- TASK OBJECTIVE -
Only the lines from the first one through the line with "stroke_past: float = 0.2" should be printed, exactly as they appear.

start

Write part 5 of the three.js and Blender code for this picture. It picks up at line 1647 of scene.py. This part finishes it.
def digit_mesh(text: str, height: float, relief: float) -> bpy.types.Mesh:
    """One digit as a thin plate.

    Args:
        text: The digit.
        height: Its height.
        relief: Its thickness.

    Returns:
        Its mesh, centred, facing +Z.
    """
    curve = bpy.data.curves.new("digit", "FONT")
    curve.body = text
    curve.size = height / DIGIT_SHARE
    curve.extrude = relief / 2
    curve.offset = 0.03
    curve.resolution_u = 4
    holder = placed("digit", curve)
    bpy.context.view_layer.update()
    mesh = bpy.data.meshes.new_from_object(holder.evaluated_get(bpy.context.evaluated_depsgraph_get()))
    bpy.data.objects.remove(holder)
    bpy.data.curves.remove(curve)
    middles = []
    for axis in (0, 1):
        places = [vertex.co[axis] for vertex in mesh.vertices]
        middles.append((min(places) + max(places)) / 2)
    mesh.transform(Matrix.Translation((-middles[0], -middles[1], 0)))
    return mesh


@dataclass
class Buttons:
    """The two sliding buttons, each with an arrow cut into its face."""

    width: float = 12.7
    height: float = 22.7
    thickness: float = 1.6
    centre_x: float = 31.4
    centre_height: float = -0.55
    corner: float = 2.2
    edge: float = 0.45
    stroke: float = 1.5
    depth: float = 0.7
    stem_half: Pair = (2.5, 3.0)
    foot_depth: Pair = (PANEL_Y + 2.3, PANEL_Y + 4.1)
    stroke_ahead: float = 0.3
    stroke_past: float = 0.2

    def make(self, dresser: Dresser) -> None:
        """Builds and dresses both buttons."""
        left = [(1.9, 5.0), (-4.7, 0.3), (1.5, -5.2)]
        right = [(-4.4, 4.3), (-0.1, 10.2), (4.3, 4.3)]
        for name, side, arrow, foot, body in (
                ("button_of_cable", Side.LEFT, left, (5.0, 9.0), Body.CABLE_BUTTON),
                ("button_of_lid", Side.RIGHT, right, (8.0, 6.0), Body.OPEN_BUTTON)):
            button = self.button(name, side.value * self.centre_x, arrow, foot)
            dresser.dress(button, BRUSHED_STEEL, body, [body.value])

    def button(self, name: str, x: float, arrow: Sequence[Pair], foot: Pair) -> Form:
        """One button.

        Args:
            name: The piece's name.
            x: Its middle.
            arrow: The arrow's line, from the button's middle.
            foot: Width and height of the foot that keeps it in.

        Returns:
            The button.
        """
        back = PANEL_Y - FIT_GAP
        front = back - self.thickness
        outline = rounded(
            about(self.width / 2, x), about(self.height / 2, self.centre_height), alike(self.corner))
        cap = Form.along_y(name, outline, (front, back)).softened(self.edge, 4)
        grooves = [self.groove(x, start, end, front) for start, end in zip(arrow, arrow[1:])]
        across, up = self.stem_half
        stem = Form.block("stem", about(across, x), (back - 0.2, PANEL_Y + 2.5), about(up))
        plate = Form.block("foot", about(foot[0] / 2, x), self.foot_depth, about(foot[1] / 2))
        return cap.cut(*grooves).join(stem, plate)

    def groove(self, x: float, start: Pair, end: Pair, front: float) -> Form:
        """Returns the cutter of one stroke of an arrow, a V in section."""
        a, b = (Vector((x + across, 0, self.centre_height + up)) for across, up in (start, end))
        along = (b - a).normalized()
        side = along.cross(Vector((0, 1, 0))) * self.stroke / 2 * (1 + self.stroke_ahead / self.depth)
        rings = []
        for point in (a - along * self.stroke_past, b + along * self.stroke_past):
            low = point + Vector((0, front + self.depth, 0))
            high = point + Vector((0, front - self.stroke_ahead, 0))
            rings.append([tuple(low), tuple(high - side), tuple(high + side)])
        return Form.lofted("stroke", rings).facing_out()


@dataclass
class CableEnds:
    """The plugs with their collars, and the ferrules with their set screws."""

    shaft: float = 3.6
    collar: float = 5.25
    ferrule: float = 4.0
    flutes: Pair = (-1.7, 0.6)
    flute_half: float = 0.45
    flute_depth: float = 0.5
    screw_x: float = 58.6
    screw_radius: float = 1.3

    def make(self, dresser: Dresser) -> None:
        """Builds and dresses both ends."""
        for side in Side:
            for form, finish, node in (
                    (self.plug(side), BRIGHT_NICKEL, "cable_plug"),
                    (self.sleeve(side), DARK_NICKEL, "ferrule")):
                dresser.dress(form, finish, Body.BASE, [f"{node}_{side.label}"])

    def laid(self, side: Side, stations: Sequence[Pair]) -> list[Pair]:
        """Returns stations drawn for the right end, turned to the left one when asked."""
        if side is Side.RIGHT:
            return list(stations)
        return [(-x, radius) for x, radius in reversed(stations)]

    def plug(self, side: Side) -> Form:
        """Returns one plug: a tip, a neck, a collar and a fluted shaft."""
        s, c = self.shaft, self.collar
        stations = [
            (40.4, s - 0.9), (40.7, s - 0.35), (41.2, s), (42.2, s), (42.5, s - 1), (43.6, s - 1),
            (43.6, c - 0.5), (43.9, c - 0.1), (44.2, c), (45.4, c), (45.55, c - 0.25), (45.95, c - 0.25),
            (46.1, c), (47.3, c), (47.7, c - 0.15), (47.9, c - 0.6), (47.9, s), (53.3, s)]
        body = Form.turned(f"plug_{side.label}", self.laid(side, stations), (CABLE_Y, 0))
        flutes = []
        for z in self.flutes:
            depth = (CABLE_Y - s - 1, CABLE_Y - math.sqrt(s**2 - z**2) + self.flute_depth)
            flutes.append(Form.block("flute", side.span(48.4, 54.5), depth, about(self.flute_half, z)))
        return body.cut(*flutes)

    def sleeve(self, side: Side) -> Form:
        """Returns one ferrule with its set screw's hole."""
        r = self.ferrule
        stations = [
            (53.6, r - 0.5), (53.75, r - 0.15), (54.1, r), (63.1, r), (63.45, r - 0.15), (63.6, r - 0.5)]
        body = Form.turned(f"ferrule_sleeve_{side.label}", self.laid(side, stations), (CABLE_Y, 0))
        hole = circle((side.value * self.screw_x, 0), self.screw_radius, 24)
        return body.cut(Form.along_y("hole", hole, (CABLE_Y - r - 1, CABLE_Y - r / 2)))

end

- SOLUTION TO THIS TASK -
Write part 5 of the three.js and Blender code for this picture. It picks up at line 1647 of scene.py. This part finishes it.
def digit_mesh(text: str, height: float, relief: float) -> bpy.types.Mesh:
    """One digit as a thin plate.

    Args:
        text: The digit.
        height: Its height.
        relief: Its thickness.

    Returns:
        Its mesh, centred, facing +Z.
    """
    curve = bpy.data.curves.new("digit", "FONT")
    curve.body = text
    curve.size = height / DIGIT_SHARE
    curve.extrude = relief / 2
    curve.offset = 0.03
    curve.resolution_u = 4
    holder = placed("digit", curve)
    bpy.context.view_layer.update()
    mesh = bpy.data.meshes.new_from_object(holder.evaluated_get(bpy.context.evaluated_depsgraph_get()))
    bpy.data.objects.remove(holder)
    bpy.data.curves.remove(curve)
    middles = []
    for axis in (0, 1):
        places = [vertex.co[axis] for vertex in mesh.vertices]
        middles.append((min(places) + max(places)) / 2)
    mesh.transform(Matrix.Translation((-middles[0], -middles[1], 0)))
    return mesh


@dataclass
class Buttons:
    """The two sliding buttons, each with an arrow cut into its face."""

    width: float = 12.7
    height: float = 22.7
    thickness: float = 1.6
    centre_x: float = 31.4
    centre_height: float = -0.55
    corner: float = 2.2
    edge: float = 0.45
    stroke: float = 1.5
    depth: float = 0.7
    stem_half: Pair = (2.5, 3.0)
    foot_depth: Pair = (PANEL_Y + 2.3, PANEL_Y + 4.1)
    stroke_ahead: float = 0.3
    stroke_past: float = 0.2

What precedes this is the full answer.